[Records start]

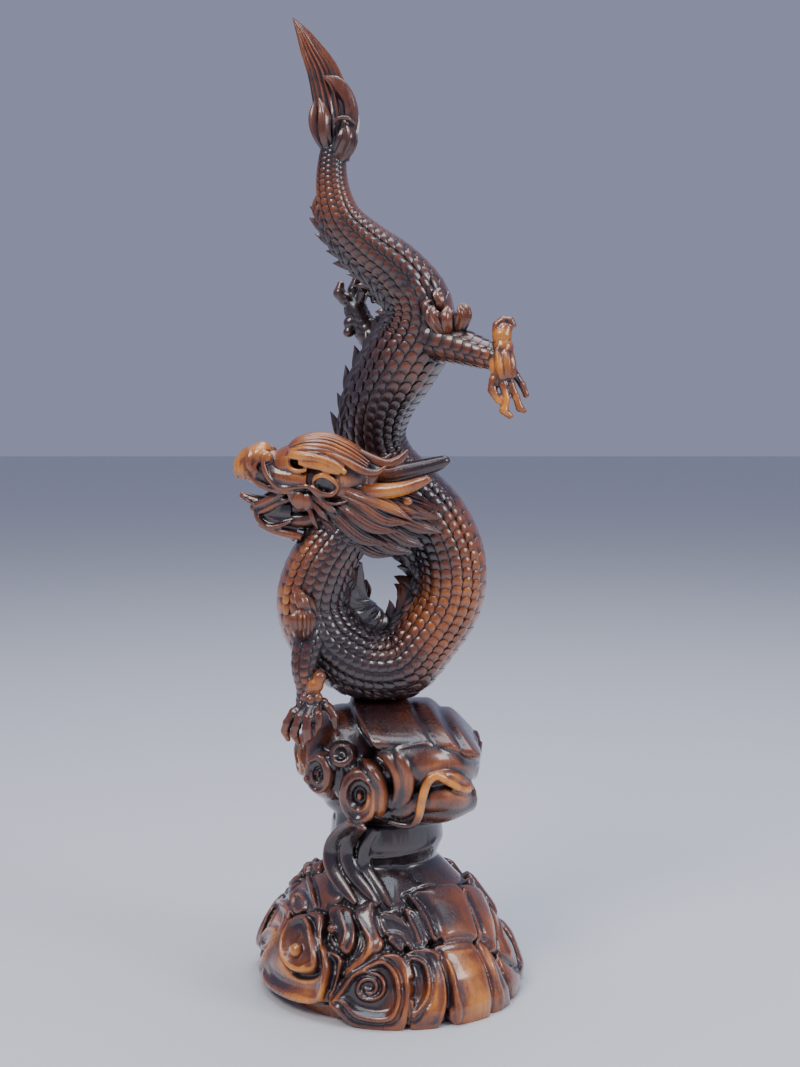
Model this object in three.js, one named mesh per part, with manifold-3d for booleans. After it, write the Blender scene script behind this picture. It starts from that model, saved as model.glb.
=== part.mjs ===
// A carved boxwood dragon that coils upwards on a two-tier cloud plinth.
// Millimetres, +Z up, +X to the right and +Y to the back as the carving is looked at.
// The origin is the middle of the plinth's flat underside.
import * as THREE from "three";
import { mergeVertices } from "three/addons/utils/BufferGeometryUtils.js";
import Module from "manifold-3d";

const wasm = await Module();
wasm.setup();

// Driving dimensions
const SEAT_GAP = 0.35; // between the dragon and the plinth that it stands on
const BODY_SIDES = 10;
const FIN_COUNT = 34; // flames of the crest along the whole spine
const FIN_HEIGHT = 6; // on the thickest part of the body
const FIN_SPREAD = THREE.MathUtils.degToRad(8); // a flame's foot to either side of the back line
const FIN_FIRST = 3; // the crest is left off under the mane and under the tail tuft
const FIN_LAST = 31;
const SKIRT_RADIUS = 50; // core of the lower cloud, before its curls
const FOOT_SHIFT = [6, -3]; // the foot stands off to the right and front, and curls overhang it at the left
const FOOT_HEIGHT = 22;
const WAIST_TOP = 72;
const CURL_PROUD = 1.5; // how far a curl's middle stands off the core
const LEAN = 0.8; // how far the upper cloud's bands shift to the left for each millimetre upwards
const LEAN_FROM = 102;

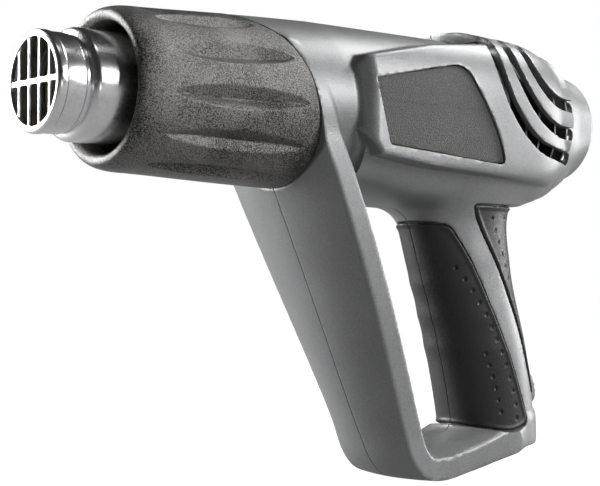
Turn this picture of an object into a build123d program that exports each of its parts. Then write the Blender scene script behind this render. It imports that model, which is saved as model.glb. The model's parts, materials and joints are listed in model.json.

[Records end]

* _The request_: Everything from the first line of the material through the line containing "wasm.setup();" is to be printed exactly; lines after that are to be left out.

* _Result below_:
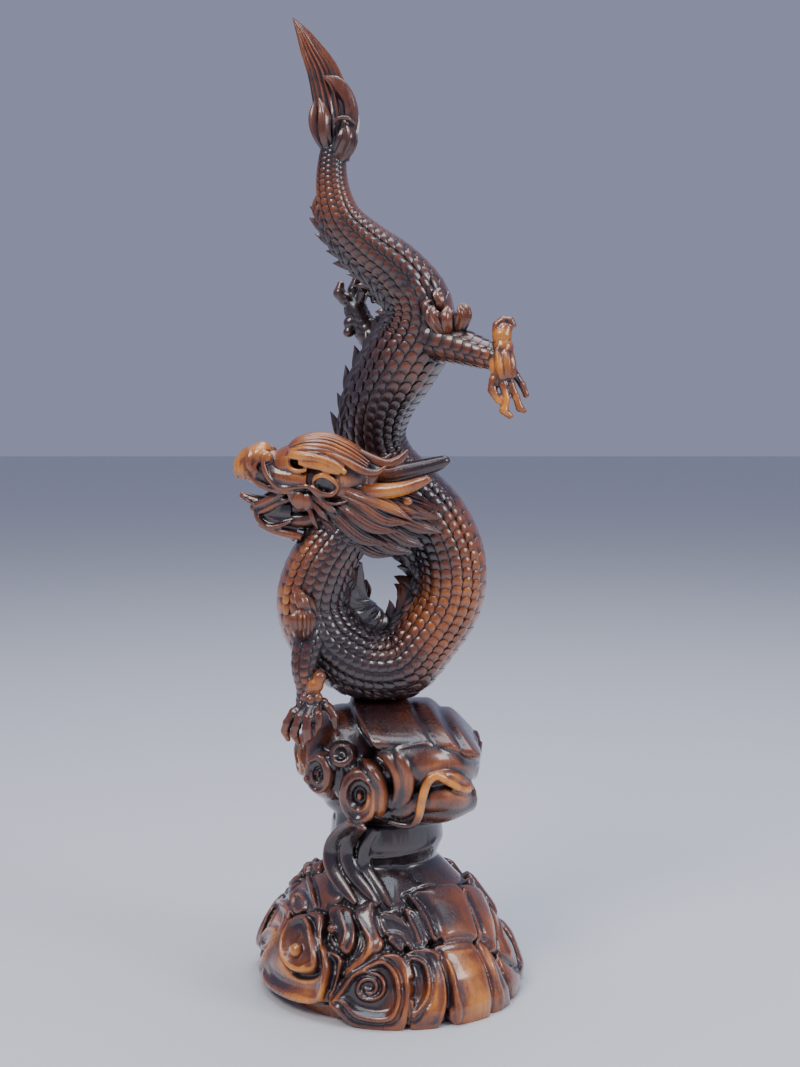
Model this object in three.js, one named mesh per part, with manifold-3d for booleans. After it, write the Blender scene script behind this picture. It starts from that model, saved as model.glb.
=== part.mjs ===
// A carved boxwood dragon that coils upwards on a two-tier cloud plinth.
// Millimetres, +Z up, +X to the right and +Y to the back as the carving is looked at.
// The origin is the middle of the plinth's flat underside.
import * as THREE from "three";
import { mergeVertices } from "three/addons/utils/BufferGeometryUtils.js";
import Module from "manifold-3d";

const wasm = await Module();
wasm.setup();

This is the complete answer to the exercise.